« Cela pourrait changer le visage de la transplantation d’organes à l’avenir », affirme Joseph W. Turek, qui a participé à une transplantation unique en son genre chez un bébé. L’enfant, âgé de 6 mois lors de l’opération, répond au nom d’Easton Sinnamon. Il est la première personne à recevoir une greffe cardiaque accompagnée d’une implantation de tissus provenant du thymus. Les deux greffes proviennent d’une même donneur. C’est ce qu’a annoncé l’université de Duke, aux États-Unis, le 7 mars 2022.
Easton Sinnamon est né avec de graves malformations cardiaques ainsi qu’une « déficience thymique » de cause inconnue. Il est donc né avec une dangereuse déficience immunitaire, raison pour laquelle les parents ont décidé d’opter pour cette solution novatrice : « C’était quelque chose qui pouvait l’aider, et si cela fonctionne, cela ne l’aide pas seulement lui, mais cela pourrait aider des milliers d’autres personnes aussi, des enfants qui ont besoin d’une greffe », confie sa mère sur le site de Duke et dans une vidéo. Il a reçu cette transplantation le 6 août 2021 — et, aujourd’hui, alors qu’il fête son premier anniversaire, il va bien.
Cela faisait plusieurs années que Joseph Turek et son équipe, mais aussi bien d’autres laboratoires dans le monde, cherchent une solution de ce genre pour les transplantations. Jusqu’à maintenant, cette voie de recherche s’en tenait à des tests — réussis – chez des animaux. C’est donc une première chez l’humain. Mais pourquoi la transplantation cardiaque associée à une implantation de tissus du thymus serait si importante ?
Éviter le rejet de l’organe transplanté
Cette opération est unique en raison de l’ajout de tissus issus du thymus. Le thymus est une glande située dans la partie supérieure du thorax, juste derrière le sternum et entre les poumons. Il joue un rôle habituellement important pour le système immunitaire : il participe à la production de lymphocytes B et à la différenciation entre les cellules qui appartiennent au corps et les cellules étrangères qui peuvent menacer le corps.

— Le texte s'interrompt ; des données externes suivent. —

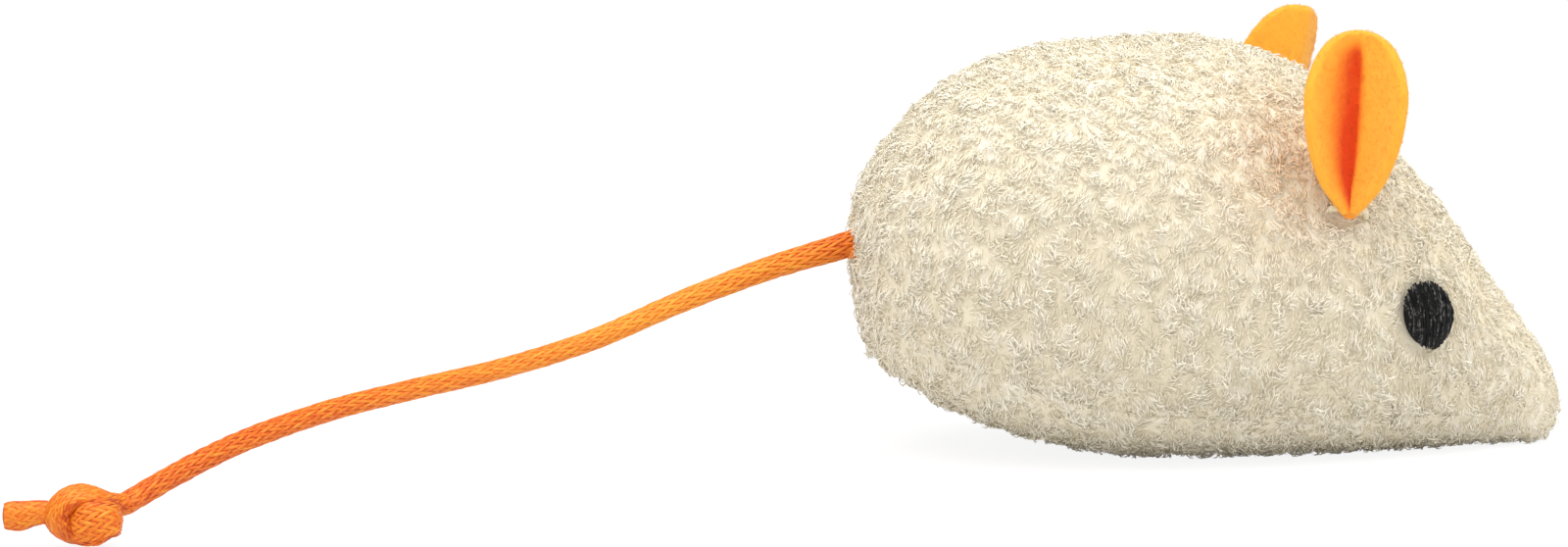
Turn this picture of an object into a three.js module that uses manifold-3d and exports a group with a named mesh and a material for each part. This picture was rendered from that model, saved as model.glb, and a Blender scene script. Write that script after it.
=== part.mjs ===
// Catnip mouse: a stuffed plush mouse with folded felt ears, satin-stitched eyes and a knotted satin cord tail.
// Millimetres, +Z up, nose along +X, right side towards -Y. The origin is on the floor, under the middle of the body.
import * as THREE from "three";
import { mergeVertices } from "three/addons/utils/BufferGeometryUtils.js";
import Module from "manifold-3d";

const wasm = await Module();
wasm.setup();

// Driving dimensions of the stuffed body
const bodyLength = 70;
const bodyHeight = 39.6;
const bodyWidth = 37;
const flatDepth = 0.5;
const plushThickness = 2;
const clearance = 0.3;
const fillingClearance = 0.4;
const cutOverrun = 6;
const bodyStations = 24;
const bodySides = 32;
const innerStations = 16;
const innerSides = 20;

// The body's outline at even steps of angle from rump to nose: top, underside and widest level as shares of the
// height, and breadth as a share of the width
const bodyOutlineShares = [
  { top: 0.52, bottom: 0.52, middle: 0.52, breadth: 0 },
  { top: 0.69, bottom: 0.255, middle: 0.49, breadth: 0.42 },
  { top: 0.855, bottom: 0.15, middle: 0.47, breadth: 0.7 },
  { top: 0.965, bottom: 0.065, middle: 0.45, breadth: 0.89 },
  { top: 1, bottom: 0.01, middle: 0.43, breadth: 0.985 },
  { top: 1, bottom: 0, middle: 0.41, breadth: 1 },
  { top: 0.895, bottom: 0, middle: 0.37, breadth: 0.9 },
  { top: 0.65, bottom: 0, middle: 0.3, breadth: 0.68 },
  { top: 0.393, bottom: 0, middle: 0.2, breadth: 0.45 },
  { top: 0.22, bottom: 0, middle: 0.12, breadth: 0.25 },
  { top: 0.11, bottom: 0.11, middle: 0.11, breadth: 0 },
];
const backRoundness = 2.1;
const bellyRoundness = 2.7;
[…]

De fait, combiner une greffe cardiaque avec des tissus provenant du thymus pourrait avoir un avantage : aider le corps à reconnaître le nouvel organe transplanté comme étant le sien. Les risques d’un rejet, c’est-à-dire que le donneur refuse le nouvel organe (ce qui entraîne en général une défaillance problématique), en seraient amoindris. En raison de ces risques de rejet, les patients subissant une transplantation doivent prendre des traitements immunosuppresseurs. De tels médicaments sont lourds : ils empêchent le système immunitaire d’agir pleinement, sans compter qu’ils peuvent avoir des effets secondaires graves.
De son côté, Easton Sinnamon ne s’est pas vu donner de médicaments immunosuppresseurs pour l’instant, grâce à son double greffe. Reste à savoir si cela va fonctionner : les médecins vont le suivre pour déterminer s’il est finalement nécessaire de lui donner ce traitement, ou non. « Si cette approche s’avère fructueuse — et une validation plus poussée est envisagée — cela signifierait que les receveurs de greffe ne rejetteraient pas l’organe donné et qu’ils n’auraient pas non plus besoin de suivre un traitement par des médicaments immunosuppresseurs à long terme, qui peuvent être hautement toxiques, en particulier pour les reins. Ce concept de tolérance a toujours été le Saint Graal de la transplantation, et nous en sommes maintenant au seuil », détaille Joseph Turek.